## [EXERCISE OBJECTIVE]
Write out the data below in full. Keep it exact.

○ ○ ○

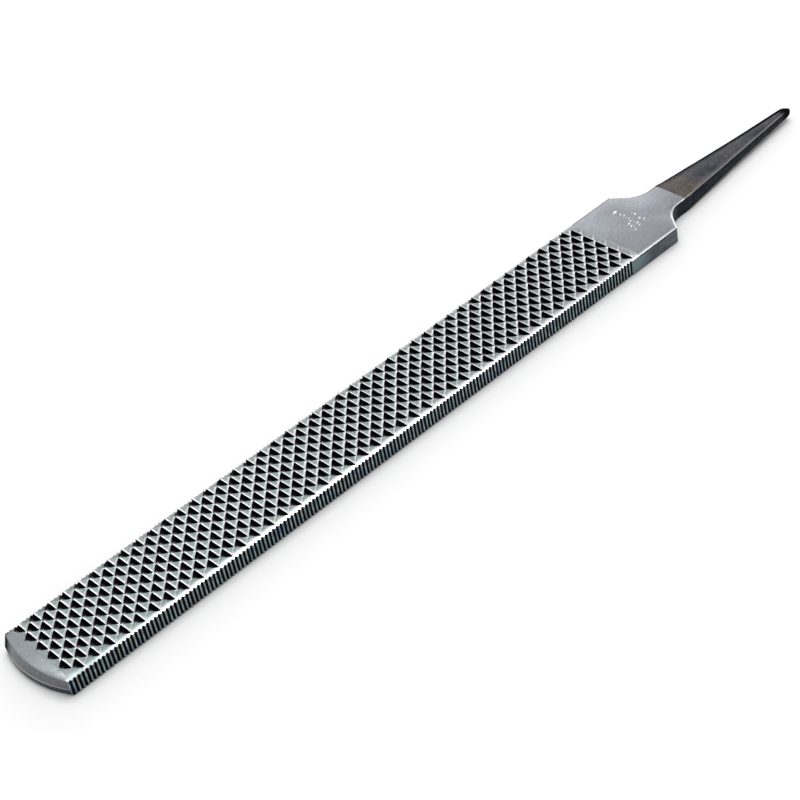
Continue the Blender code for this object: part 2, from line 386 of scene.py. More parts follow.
def rim_wear(places):
    """Wear of the vertices along the upper rim, told by how far they lie below the flat top."""
    x, y, z = places.T
    wear = ramp(TOP - z, RIM_WEAR) * ramp(y, RIM_WEAR_ALONG) * (np.abs(x) > HALF - RIM_WEAR_REACH)
    return np.where(x < 0, RIM_WEAR_LEFT, 1.0) * wear


def finish_edges(obj, steel, reach):
    """Gives the edge steel to upright faces at least reach from the middle, and marks the grooves' depth."""
    obj.data.materials.append(steel)
    places = vertex_places(obj.data)
    mark(obj.data, "groove", "POINT", groove_depth(places[:, 1]) / GROOVE_DEPTH)
    for face in obj.data.polygons:
        if abs(face.normal.z) < UPRIGHT and abs(face.center.x) > reach * MM:
            face.material_index = 1


def solid(name, points, faces, sharp=35):
    """A mesh object from points in mm, with outward faces, smooth where it turns gently."""
    mesh = bpy.data.meshes.new(name)
    mesh.from_pydata([tuple(np.asarray(p, float) * MM) for p in points], [], faces)
    bm = bmesh.new()
    bm.from_mesh(mesh)
    bmesh.ops.remove_doubles(bm, verts=bm.verts, dist=1e-8)
    bmesh.ops.recalc_face_normals(bm, faces=bm.faces)
    bm.to_mesh(mesh)
    bm.free()
    mesh.shade_smooth()
    mesh.set_sharp_from_angle(angle=math.radians(sharp))
    obj = bpy.data.objects.new(name, mesh)
    bpy.context.scene.collection.objects.link(obj)
    return obj


def skin_solid(name, points, triangles, ring, floor_z, sharp):
    """A solid between a skin and a flat face at floor_z, closed by vertical walls under the skin's ring."""
    points = [tuple(p) for p in points]
    faces = list(triangles)
    lower = {}
    for i in ring:
        lower[i] = len(points)
        points.append((points[i][0], points[i][1], floor_z))
    for a, b in zip(ring, ring[1:] + ring[:1]):
        faces.append((b, a, lower[a], lower[b]))
    faces.append(tuple(lower[i] for i in reversed(ring)))
    return solid(name, points, faces, sharp)


def grooved_outline(first, last, rim):
    """Plan of the cut length: grooved long edges, and a point on each end where the rim's slope changes."""
    places = [first] + groove_places(first, last) + [last]
    inner = [HALF - distance for distance, _ in reversed(rim[1:])]
    right = [(x, first) for x in inner]
    right += [(HALF - float(groove_depth(y)), y) for y in places]
    right += [(x, last) for x in reversed(inner)]
    return right + [(-x, y) for x, y in reversed(right)]


# ---------------- pieces


def make_rasp_face():
    """Upper layer with the teeth: black in the pits, bright on the crests, the burrs and the rims."""
    teeth = Teeth()

    def height(x, y):
        return TOP + teeth.height_at(x, y) - ramp(HALF - np.abs(x), RIM)

    lines = []
    for line in teeth.lines():
        kept = []
        for p in line + [None]:
            if p is not None and in_outline(*p):
                kept.append(p)
                continue
            if len(kept) > 1:
                lines.append(kept)
            kept = []
    along = np.arange(Y_CUT + RIM_LINE_GAPS[0], Y_HEEL - RIM_LINE_GAPS[1], GROOVE_PITCH / 2)
    for distance, _ in RIM[1:]:
        for side in (-1, 1):
            lines.append([(side * (HALF - distance), y) for y in along])
    skin = triangulate(grooved_outline(Y_CUT, Y_HEEL, RIM), lines, height)
    obj = skin_solid("rasp_face_skin", *skin, Z_UPPER, 15)
    mesh = obj.data
    places = vertex_places(mesh)
    x, y, _ = places.T
    centres = np.array([tuple(p.center)[:2] for p in mesh.polygons]).T / MM
    ups = np.array([p.normal.z for p in mesh.polygons])
    pit = teeth.in_pit(*centres) & (ups > UPWARD)
    close = teeth.near_teeth(*centres) & (ups > UPWARD)
    mark(mesh, "soot", "CORNER", at_corners(mesh, teeth.soot_at(x, y), pit))
    wear = at_corners(mesh, teeth.wear_at(x, y), close)
    land = ramp(x, LAND_WEAR) * ramp(y, RIM_WEAR_ALONG)
    wear = np.maximum(wear, at_corners(mesh, land, ~pit & (ups > UPRIGHT)))
    mark(mesh, "wear", "CORNER", np.maximum(wear, at_corners(mesh, rim_wear(places), ups > UPWARD)))
    return obj


def make_edge(side, name):
    """Strip between the layers along one long edge, grooved on its outer side."""
    places = [Y_CUT] + groove_places(Y_CUT, Y_HEEL) + [Y_HEEL]
    outline = [(side * (HALF - float(groove_depth(y))), y) for y in places]
    outline += [(side * EDGE_INNER, Y_HEEL), (side * EDGE_INNER, Y_CUT)]
    count = len(outline)
    points = [(x, y, z) for z in (Z_LOWER, Z_UPPER) for x, y in outline]
    faces = [(i, (i + 1) % count, count + (i + 1) % count, count + i) for i in range(count)]
    faces += [tuple(range(count)), tuple(range(count, 2 * count))]
    return solid(name, points, faces)


def loft(rings, left_out=None):
    """Points and faces of a solid through rings of equal count, with the strip after one place left out."""
    count = len(rings[0])
    points = [p for ring in rings for p in ring]
    faces = [tuple(range(count)), tuple(range(len(points) - count, len(points)))]
    for r in range(len(rings) - 1):
        for i in range(count):
            if i == left_out:
                continue
            j = (i + 1) % count
            faces.append((r * count + i, r * count + j, (r + 1) * count + j, (r + 1) * count + i))
    return points, faces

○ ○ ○

## [THE RESULT]
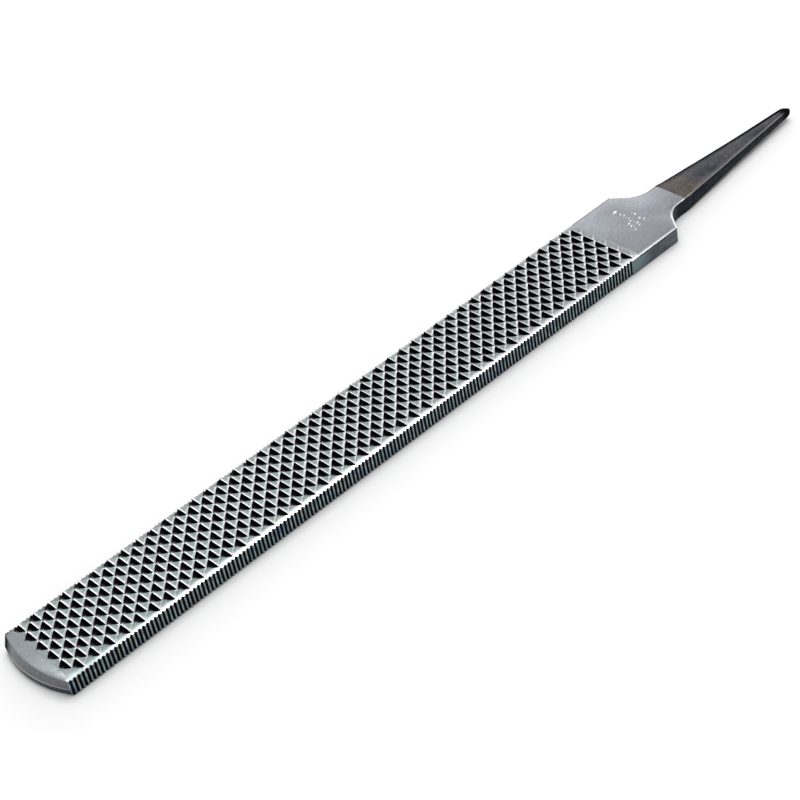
Continue the Blender code for this object: part 2, from line 386 of scene.py. More parts follow.
def rim_wear(places):
    """Wear of the vertices along the upper rim, told by how far they lie below the flat top."""
    x, y, z = places.T
    wear = ramp(TOP - z, RIM_WEAR) * ramp(y, RIM_WEAR_ALONG) * (np.abs(x) > HALF - RIM_WEAR_REACH)
    return np.where(x < 0, RIM_WEAR_LEFT, 1.0) * wear


def finish_edges(obj, steel, reach):
    """Gives the edge steel to upright faces at least reach from the middle, and marks the grooves' depth."""
    obj.data.materials.append(steel)
    places = vertex_places(obj.data)
    mark(obj.data, "groove", "POINT", groove_depth(places[:, 1]) / GROOVE_DEPTH)
    for face in obj.data.polygons:
        if abs(face.normal.z) < UPRIGHT and abs(face.center.x) > reach * MM:
            face.material_index = 1


def solid(name, points, faces, sharp=35):
    """A mesh object from points in mm, with outward faces, smooth where it turns gently."""
    mesh = bpy.data.meshes.new(name)
    mesh.from_pydata([tuple(np.asarray(p, float) * MM) for p in points], [], faces)
    bm = bmesh.new()
    bm.from_mesh(mesh)
    bmesh.ops.remove_doubles(bm, verts=bm.verts, dist=1e-8)
    bmesh.ops.recalc_face_normals(bm, faces=bm.faces)
    bm.to_mesh(mesh)
    bm.free()
    mesh.shade_smooth()
    mesh.set_sharp_from_angle(angle=math.radians(sharp))
    obj = bpy.data.objects.new(name, mesh)
    bpy.context.scene.collection.objects.link(obj)
    return obj


def skin_solid(name, points, triangles, ring, floor_z, sharp):
    """A solid between a skin and a flat face at floor_z, closed by vertical walls under the skin's ring."""
    points = [tuple(p) for p in points]
    faces = list(triangles)
    lower = {}
    for i in ring:
        lower[i] = len(points)
        points.append((points[i][0], points[i][1], floor_z))
    for a, b in zip(ring, ring[1:] + ring[:1]):
        faces.append((b, a, lower[a], lower[b]))
    faces.append(tuple(lower[i] for i in reversed(ring)))
    return solid(name, points, faces, sharp)


def grooved_outline(first, last, rim):
    """Plan of the cut length: grooved long edges, and a point on each end where the rim's slope changes."""
    places = [first] + groove_places(first, last) + [last]
    inner = [HALF - distance for distance, _ in reversed(rim[1:])]
    right = [(x, first) for x in inner]
    right += [(HALF - float(groove_depth(y)), y) for y in places]
    right += [(x, last) for x in reversed(inner)]
    return right + [(-x, y) for x, y in reversed(right)]


# ---------------- pieces


def make_rasp_face():
    """Upper layer with the teeth: black in the pits, bright on the crests, the burrs and the rims."""
    teeth = Teeth()

    def height(x, y):
        return TOP + teeth.height_at(x, y) - ramp(HALF - np.abs(x), RIM)

    lines = []
    for line in teeth.lines():
        kept = []
        for p in line + [None]:
            if p is not None and in_outline(*p):
                kept.append(p)
                continue
            if len(kept) > 1:
                lines.append(kept)
            kept = []
    along = np.arange(Y_CUT + RIM_LINE_GAPS[0], Y_HEEL - RIM_LINE_GAPS[1], GROOVE_PITCH / 2)
    for distance, _ in RIM[1:]:
        for side in (-1, 1):
            lines.append([(side * (HALF - distance), y) for y in along])
    skin = triangulate(grooved_outline(Y_CUT, Y_HEEL, RIM), lines, height)
    obj = skin_solid("rasp_face_skin", *skin, Z_UPPER, 15)
    mesh = obj.data
    places = vertex_places(mesh)
    x, y, _ = places.T
    centres = np.array([tuple(p.center)[:2] for p in mesh.polygons]).T / MM
    ups = np.array([p.normal.z for p in mesh.polygons])
    pit = teeth.in_pit(*centres) & (ups > UPWARD)
    close = teeth.near_teeth(*centres) & (ups > UPWARD)
    mark(mesh, "soot", "CORNER", at_corners(mesh, teeth.soot_at(x, y), pit))
    wear = at_corners(mesh, teeth.wear_at(x, y), close)
    land = ramp(x, LAND_WEAR) * ramp(y, RIM_WEAR_ALONG)
    wear = np.maximum(wear, at_corners(mesh, land, ~pit & (ups > UPRIGHT)))
    mark(mesh, "wear", "CORNER", np.maximum(wear, at_corners(mesh, rim_wear(places), ups > UPWARD)))
    return obj


def make_edge(side, name):
    """Strip between the layers along one long edge, grooved on its outer side."""
    places = [Y_CUT] + groove_places(Y_CUT, Y_HEEL) + [Y_HEEL]
    outline = [(side * (HALF - float(groove_depth(y))), y) for y in places]
    outline += [(side * EDGE_INNER, Y_HEEL), (side * EDGE_INNER, Y_CUT)]
    count = len(outline)
    points = [(x, y, z) for z in (Z_LOWER, Z_UPPER) for x, y in outline]
    faces = [(i, (i + 1) % count, count + (i + 1) % count, count + i) for i in range(count)]
    faces += [tuple(range(count)), tuple(range(count, 2 * count))]
    return solid(name, points, faces)


def loft(rings, left_out=None):
    """Points and faces of a solid through rings of equal count, with the strip after one place left out."""
    count = len(rings[0])
    points = [p for ring in rings for p in ring]
    faces = [tuple(range(count)), tuple(range(len(points) - count, len(points)))]
    for r in range(len(rings) - 1):
        for i in range(count):
            if i == left_out:
                continue
            j = (i + 1) % count
            faces.append((r * count + i, r * count + j, (r + 1) * count + j, (r + 1) * count + i))
    return points, faces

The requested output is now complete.